Role of US Magnesium’s bromine emissions in Utah’s PM2.5 mess gets new scrutiny

HB220 directs DEQ to set standards for the halogen chemical that accelerates particulate formation.

(Trent Nelson | The Salt Lake Tribune) US Magnesium's Rowley plant, seen across the Great Salt Lake from Stansbury Island on Saturday, March 26, 2022. The plant is a leading emitter of bromine, an emission that would come under close scrutiny under HB220.

A House committee on Wednesday advanced a bill that would enable state environmental regulators to set standards for bromine, an industrial emission that was recently determined to play a surprisingly outsized role in Utah’s harmful levels of fine particulate pollution, or PM2.5, that build up during winter inversions.

Sponsored by Rep. Andrew Stoddard, D-Sandy, HB220 started out as a comprehensive 65-page bill addressing numerous aspects of Utah’s air quality challenges in a coordinated way. By the time it reached the House Natural Resources, Agriculture and Environment Committee, however, just a single page was left, featuring only a proposal to study bromine.

“A recent study found that bromine pollution was responsible for increasing wintertime inversion pollution by 10 to 25%. What this does is allow [the Utah Divisions of Air Quality] to determine if there are other sources of bromine and work to regulate and reduce those emissions,” Stoddard told the committee. “Utah is really unique with its inversion problem and geography. This bill would allow Utah to get out ahead of the EPA [Environmental Protection Agency] and take it into our own hands.”

To help explain the bill, Stoddard was joined by the study’s lead author Caroline Womack, a University of Colorado Boulder research scientist working at the National Oceanic and Atmospheric Administration, or NOAA.

“We were looking at bromine compounds that are emitted and then because of the nature of their chemical reactivity, contribute to the formation of PM 2.5. So it’s more of an indirect effect,” Womack said.

The bromine emissions largely come from a single source: US Magnesium’s Rowley processing plant on the southwest shore of the Great Salt Lake. The study estimated the plant releases 2.5 million tons of bromine emissions a year.

Bromine compounds are not in and of themselves considered “pollution,” nor are they regulated under the federal Clean Air Act. But their reactivity facilitates the formation of dangerous particulate pollution in the presence of sunlight, according to Womack.

Bromine is among 17 reactive elements known as halogens, a group that includes chlorine which is present in far greater concentrations in the Great Salt Lake and is federally regulated as an air pollutant.

No one from US Magnesium spoke at Wednesday’s committee, but several members of the public came to the microphone to voice support for HB220.

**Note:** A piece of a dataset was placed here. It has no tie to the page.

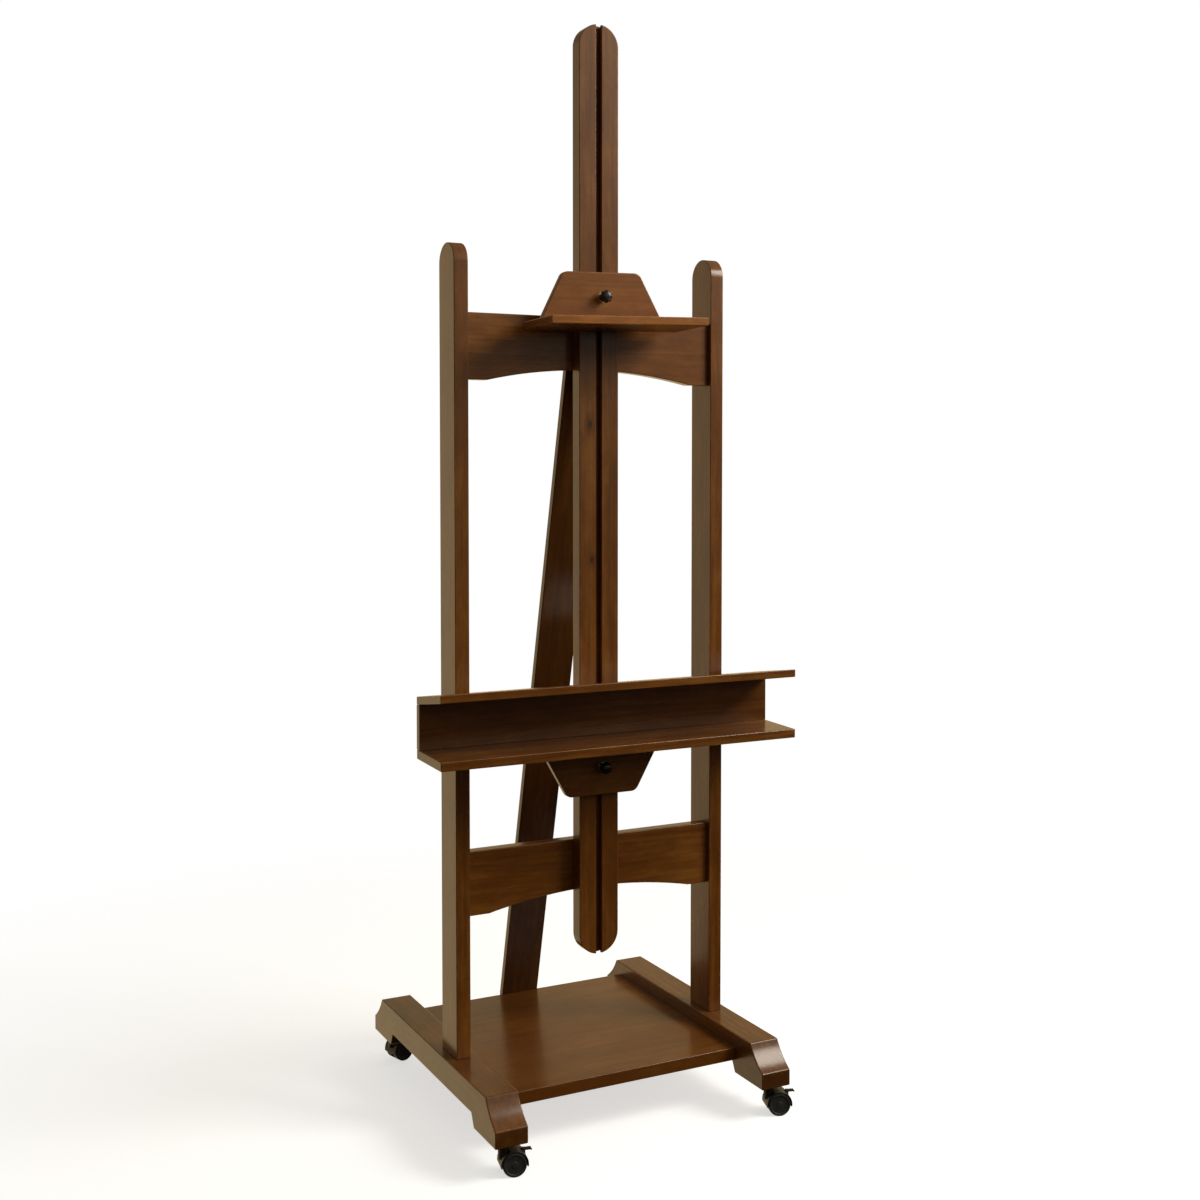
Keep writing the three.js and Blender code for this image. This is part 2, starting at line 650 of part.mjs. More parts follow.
function makeHood() {
  const { trail, wheelRadius, wheelWidth, webThickness, wheelGap, hoodInner, hoodOuter } = CASTER;
  const { halfWidth: notchHalf, start: notchStart, bottom: notchBottom } = CASTER.leverNotch;
  const halfWidth = webThickness / 2 + wheelGap + wheelWidth + 0.6;
  const bossTop = FOOT.bottom - CASTER.collar.thickness - RUNNING_GAP;
  const boss = rodAlongZ(0, 0, 34, bossTop, CASTER.bossRadius, 24);
  const shell = rodAlongY(trail, wheelRadius, -halfWidth, halfWidth, hoodOuter, 36);
  const cover = box(trail - 40, trail + 40, -halfWidth, halfWidth, CASTER.hoodLowerEdge, 80);
  const wheelSpace = rodAlongY(trail, wheelRadius, -halfWidth - 1, halfWidth + 1, hoodInner, 36);
  const web = rodAlongY(trail, wheelRadius, -webThickness / 2, webThickness / 2, hoodInner + 1, 36);
  const webCut = box(-40, 80, -10, 10, -10, 17);
  const notchBlock = box(trail + notchStart, trail + 40, -notchHalf, notchHalf, notchBottom, 80);
  const notch = notchBlock.subtract(rodAlongY(trail, wheelRadius, -10, 10, hoodInner - 0.5, 36));
  const pinBore = rodAlongZ(0, 0, bossTop - CASTER.pinLength - 1, bossTop + 1, CASTER.pinRadius + JOINT_GAP);
  const axleBore = rodAlongY(trail, wheelRadius, -10, 10, CASTER.axleRadius + JOINT_GAP);
  const cowl = shell.intersect(cover).add(boss).subtract(wheelSpace);
  return cowl.add(web.subtract(webCut)).subtract(notch).subtract(pinBore).subtract(axleBore);
}

// One wheel, with a raised rim, a shallow dish and a cap over the end of the axle; side is -1 or 1.
function makeWheel(side) {
  const { wheelRadius: r, wheelWidth: w, axleRadius, trail, capThickness } = CASTER;
  const bore = axleRadius + JOINT_GAP;
  const boreEnd = w - 0.6 - capThickness;
  const profile = [
    [bore, 0],
    [r - 2, 0],
    [r, 2],
    [r, w - 2.5],
    [r - 2.5, w],
    [r - 5, w],
    [r - 6.5, w - 1.5],
    [7, w - 1.5],
    [6, w - 0.6],
    [0, w - 0.6],
    [0, boreEnd],
    [bore, boreEnd],
    [bore, 0],
  ].map(([radius, along]) => new THREE.Vector2(radius, along));
  const geometry = new THREE.LatheGeometry(profile, ROUND);
  if (side < 0) geometry.rotateX(Math.PI);
  geometry.translate(trail, side * (CASTER.webThickness / 2 + CASTER.wheelGap), r);
  return toSolid(geometry);
}

function makeAxle() {
  const { webThickness, wheelGap, wheelWidth, capThickness } = CASTER;
  const reach = webThickness / 2 + wheelGap + wheelWidth - 0.6 - capThickness - RUNNING_GAP;
  return rodAlongY(CASTER.trail, CASTER.wheelRadius, -reach, reach, CASTER.axleRadius);
}

// A hooked foot pedal that swings in the notch of the hood.
function makeBrakeLever() {
  const points = [
    [22.9, 39.3],
    [24.9, 40.5],
    [24.2, 46.4],
    [34.6, 46.8],
    [37.2, 45.2],
    [38.6, 47],
    [36.6, 50],
    [19.2, 50.6],
    [17.4, 45.7],
  ].map(([x, z]) => [CASTER.trail + x, z]);
  return prismAlongY(outline(points), -CASTER.leverHalfWidth, CASTER.leverHalfWidth);
}

// Which way each caster trails, as an angle from +X.
const CORNERS = [
  { name: 'front_left', side: -1, end: -1, swivel: -12 },
  { name: 'front_right', side: 1, end: -1, swivel: -17.5 },
  { name: 'back_left', side: -1, end: 1, swivel: 16 },
  { name: 'back_right', side: 1, end: 1, swivel: -40 },
];

for (const corner of CORNERS) {
  const caster = new THREE.Group();
  caster.position.set(corner.side * stemX, corner.end * stemY, 0);
  caster.rotation.z = THREE.MathUtils.degToRad(corner.swivel);
  addMesh(`caster_${corner.name}_stem`, makeStem(), steel, caster);
  addMesh(`caster_${corner.name}_hood`, makeHood(), blackPlastic, caster);
  addMesh(`caster_${corner.name}_near_wheel`, makeWheel(-1), blackPlastic, caster);
  addMesh(`caster_${corner.name}_far_wheel`, makeWheel(1), blackPlastic, caster);
  addMesh(`caster_${corner.name}_axle`, makeAxle(), steel, caster);
  addMesh(`caster_${corner.name}_brake`, makeBrakeLever(), blackPlastic, caster);
  easel.add(caster);
}

export default easel;
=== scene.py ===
"""H-frame studio easel in dark stained wood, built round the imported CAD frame.

Metres, +Z up, front towards -Y. Outlines of pieces are in millimetres until they become meshes.
"""
import math
import random

import bmesh
import bpy
from mathutils import Matrix, Vector


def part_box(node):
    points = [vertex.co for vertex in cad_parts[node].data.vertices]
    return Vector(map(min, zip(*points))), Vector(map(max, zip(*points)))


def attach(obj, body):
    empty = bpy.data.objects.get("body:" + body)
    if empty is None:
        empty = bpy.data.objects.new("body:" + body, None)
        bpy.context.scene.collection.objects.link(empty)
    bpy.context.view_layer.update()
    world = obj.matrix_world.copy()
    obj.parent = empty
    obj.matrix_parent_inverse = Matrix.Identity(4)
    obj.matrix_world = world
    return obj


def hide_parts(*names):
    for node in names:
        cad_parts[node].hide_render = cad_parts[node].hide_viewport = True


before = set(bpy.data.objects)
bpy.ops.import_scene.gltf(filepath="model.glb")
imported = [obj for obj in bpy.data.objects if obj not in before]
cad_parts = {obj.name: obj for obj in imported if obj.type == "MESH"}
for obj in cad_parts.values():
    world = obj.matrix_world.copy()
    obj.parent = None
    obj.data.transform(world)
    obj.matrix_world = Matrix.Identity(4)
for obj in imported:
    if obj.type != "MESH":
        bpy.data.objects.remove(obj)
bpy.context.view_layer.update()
scene = bpy.context.scene

# ---- Camera ----

CAMERA_PLACE = (-1.5237, -3.1068, 1.4339)
CAMERA_HEADING = math.radians(27.16)
CAMERA_DIP = math.radians(2.39)
SENSOR_WIDTH = 36
FOCAL_LENGTH = 45.85
CAMERA_SHIFT = -0.062

camera_data = bpy.data.cameras.new("camera")
camera_data.sensor_width = SENSOR_WIDTH
camera_data.lens = FOCAL_LENGTH
camera_data.shift_y = CAMERA_SHIFT
camera_data.clip_start = 0.1
camera_data.clip_end = 100
camera = bpy.data.objects.new("camera", camera_data)
camera.location = CAMERA_PLACE
camera.rotation_euler = (math.radians(90) - CAMERA_DIP, 0, -CAMERA_HEADING)
scene.collection.objects.link(camera)
scene.camera = camera
scene.view_settings.view_transform = "Standard"

# ---- Shader helpers ----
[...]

“If there’s anything that we can do to improve the air quality around here, it is absolutely imperative that we do so,” said Ren Griffeth. “Utah suffers quite substantially because of the air quality. Currently, Utah residents have been shown to lose 1.1 to 3.5 years off of their life span as a result of poor air quality. So just take a moment and consider that you’ll lose a year or more of precious time on this planet and with loved ones just because of the air.”

Committee chairman Rep. Steven Lund, R-Manti, noted that bromine compounds themselves are not dangerous to human health and were recorded at extremely small concentrations over the Great Salt Lake.

These levels were just 3 parts per billion near the plant, but that is enough to result in an alarming increase in the amount of fine particulate in the atmosphere, according to the study.

“The levels got lower as they move towards the Wasatch Front because the bromine was undergoing chemical conversion with other things in the atmosphere,” Womack told the committee. “So using our model, we were able to estimate the impact that those bromine emissions would have on the buildup of PM2.5.”

The committee amended the bill to examine all halogens, not just bromine.

“We want a good study of what’s going on in Salt Lake, so that we can understand how this is affecting our air quality,” said Rep. Tim Jimenez, R-Tooele, who insisted on the amendment. “That way, we’re not targeting any one chemical, we’re hitting a group of chemicals within that ‘Group 17′ halogens.”

On a unanimous vote, the committed passed out the bill, which now awaits action on the House floor. The move came as a relief for clean-air advocates who had been championing HB220.

“While we are disappointed to not see the full bill pass through committee, we are encouraged that the committee is taking halogens and specifically bromine seriously I want to better understand it,” said Eliza Cowie, policy director for O2 Utah.